De directeur heeft daarop geantwoord als tegenover de beklagcommissie. Voorts heeft de directeur aangevoerd dat de wet niet de eis stelt dat in de mededeling van de beslissing de gronden van artikel 4 van de Regeling tijdelijk verlaten van de
inrichting
(hierna: de Regeling) moeten worden vermeld. Voor de gedetineerde dient wel duidelijk te zijn waarom het verzoek om verlof is afgewezen. Volgens de directeur voldoet zijn beslissing daaraan. Voorts zijn de strafopleggingen, anders dan door de raadsman
is aangevoerd, voldoende recent om te mogen worden meegewogen. Ten slotte geldt nog dat ten tijde van het nemen van de beslissing er sprake was van een openstaande strafzaak.
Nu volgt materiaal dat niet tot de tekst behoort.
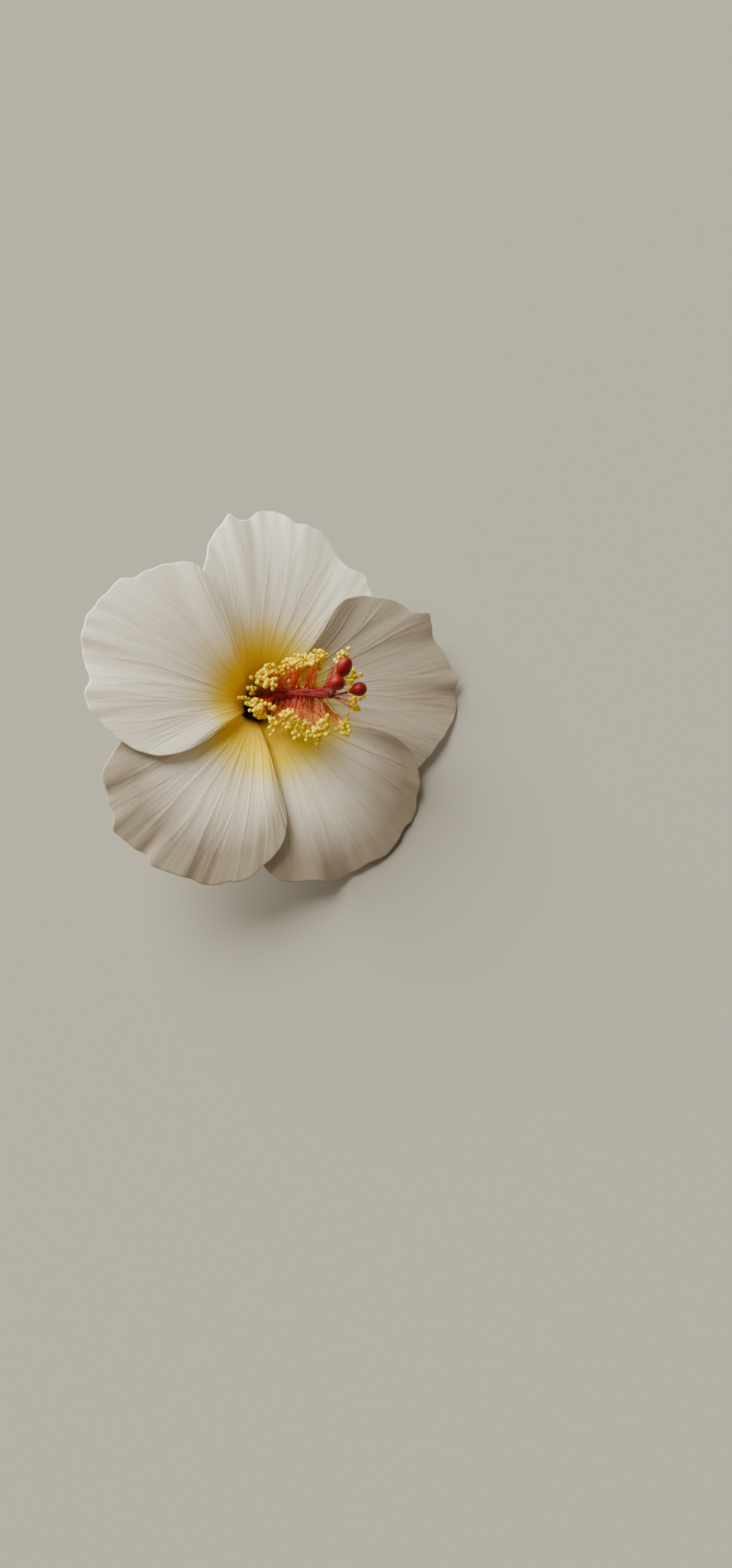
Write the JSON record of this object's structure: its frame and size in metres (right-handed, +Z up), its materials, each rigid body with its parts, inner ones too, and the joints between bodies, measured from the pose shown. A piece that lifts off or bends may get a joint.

Niet is gebleken van adviezen van het Openbaar Ministerie en/of de politie naar aanleiding van het verzoek om algemeen verlof.

3. De beoordeling
Klager ondergaat een gevangenisstraf van 18 maanden, waarvan 6 maanden voorwaardelijk met een proeftijd van twee jaar, met aftrek, wegens doodslag.

Het beroep richt zich tegen de afwijzing van klagers eerste verlofaanvraag. Hij kan in totaal zes verlofaanvragen indienen.
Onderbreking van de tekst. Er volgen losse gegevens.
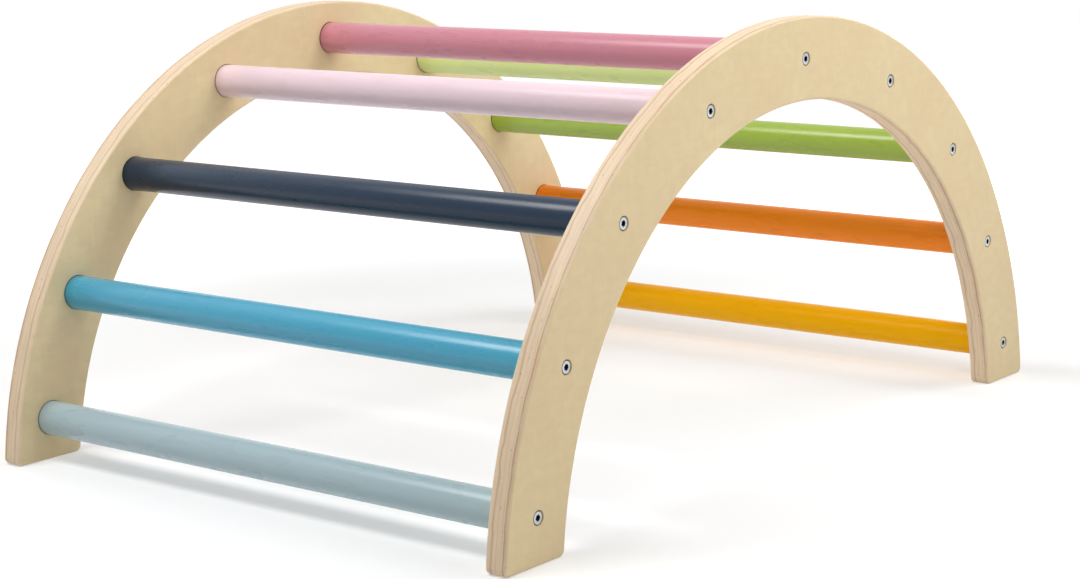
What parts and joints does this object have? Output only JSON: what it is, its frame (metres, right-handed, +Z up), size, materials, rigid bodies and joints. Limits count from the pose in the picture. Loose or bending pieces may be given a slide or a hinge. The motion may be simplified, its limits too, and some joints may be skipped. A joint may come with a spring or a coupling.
{
  "type": "climbing frame",
  "caption": "Low wooden climbing arch: plywood arch panels joined by painted round rungs, bolted at each rung end.",
  "frame": {"origin": "on the floor, at the middle of the footprint", "axes": "+X along the arch from the grey-blue rung's foot to the amber rung's foot, +Y along the rungs from the near panel to the far panel, +Z up"},
  "size_m": [0.8664, 0.6, 0.4025],
  "materials": {
    "plywood": "clear satin lacquer on birch plywood",
    "grey_blue_paint": "satin enamel paint, pale grey-blue",
    "sky_blue_paint": "satin enamel paint, sky blue",
    "slate_navy_paint": "satin enamel paint, dark slate blue",
    "pale_pink_paint": "satin enamel paint, pale lilac pink",
    "dusty_rose_paint": "satin enamel paint, dusty rose",
    "light_lime_paint": "satin enamel paint, light lime green",
    "grass_green_paint": "satin enamel paint, grass green",
    "orange_paint": "satin enamel paint, orange",
    "amber_yellow_paint": "satin enamel paint, amber yellow",
    "bolt_steel": "bright zinc plate",
    "insert_metal": "plain die-cast zinc"
  },
  "bodies": {
    "root": {"near_arch_panel": "plywood", "far_arch_panel": "plywood", "rung_1_grey_blue": "grey_blue_paint", "rung_2_sky_blue": "sky_blue_paint", "rung_3_slate_navy": "slate_navy_paint", "rung_4_pale_pink": "pale_pink_paint", "rung_5_dusty_rose": "dusty_rose_paint", "rung_6_light_lime": "light_lime_paint", "rung_7_grass_green": "grass_green_paint", "rung_8_orange": "orange_paint", "rung_9_amber_yellow": "amber_yellow_paint", "near_bolt_1": "bolt_steel", "near_bolt_2": "bolt_steel", "near_bolt_3": "bolt_steel", "near_bolt_4": "bolt_steel", "near_bolt_5": "bolt_steel", "near_bolt_6": "bolt_steel", "near_bolt_7": "bolt_steel", "near_bolt_8": "bolt_steel", "near_bolt_9": "bolt_steel", "far_bolt_1": "bolt_steel", "far_bolt_2": "bolt_steel", "far_bolt_3": "bolt_steel", "far_bolt_4": "bolt_steel", "far_bolt_5": "bolt_steel", "far_bolt_6": "bolt_steel", "far_bolt_7": "bolt_steel", "far_bolt_8": "bolt_steel", "far_bolt_9": "bolt_steel", "near_insert_1": "insert_metal", "near_insert_2": "insert_metal", "near_insert_3": "insert_metal", "near_insert_4": "insert_metal", "near_insert_5": "insert_metal", "near_insert_6": "insert_metal", "near_insert_7": "insert_metal", "near_insert_8": "insert_metal", "near_insert_9": "insert_metal", "far_insert_1": "insert_metal", "far_insert_2": "insert_metal", "far_insert_3": "insert_metal", "far_insert_4": "insert_metal", "far_insert_5": "insert_metal", "far_insert_6": "insert_metal", "far_insert_7": "insert_metal", "far_insert_8": "insert_metal", "far_insert_9": "insert_metal"}
  },
  "joints": []
}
Hetgeen in beroep is aangevoerd kan - voor zover dat is komen vast te staan - naar het oordeel van de beroepscommissie niet tot een andere beslissing leiden dan die van de beklagcommissie. Het beroep zal derhalve ongegrond worden verklaard.

De omstandigheid dat klager ten tijde van de afwijzing van de verlofaanvraag nog slechts kort in de inrichting verbleef, doet daaraan niet af. De directeur kon de eerdere disciplinaire straffen – ook wanneer die in een andere inrichting zijn opgelegd –
in redelijkheid meewegen bij het beoordelen van de vraag naar het risico van een ongestoord verloop van het verlof.

4. De uitspraak
De beroepscommissie verklaart het beroep ongegrond en bevestigt de uitspraak van de beklagcommissie.

Aldus gegeven door de beroepscommissie voornoemd, bestaande uit mr. C.M. van der Bas, voorzitter, mr. M.M. Boone en mr. M.A.G. Rutten, leden, in tegenwoordigheid van mr. H.M.J.D. Maes, secretaris, op 3 februari 2017.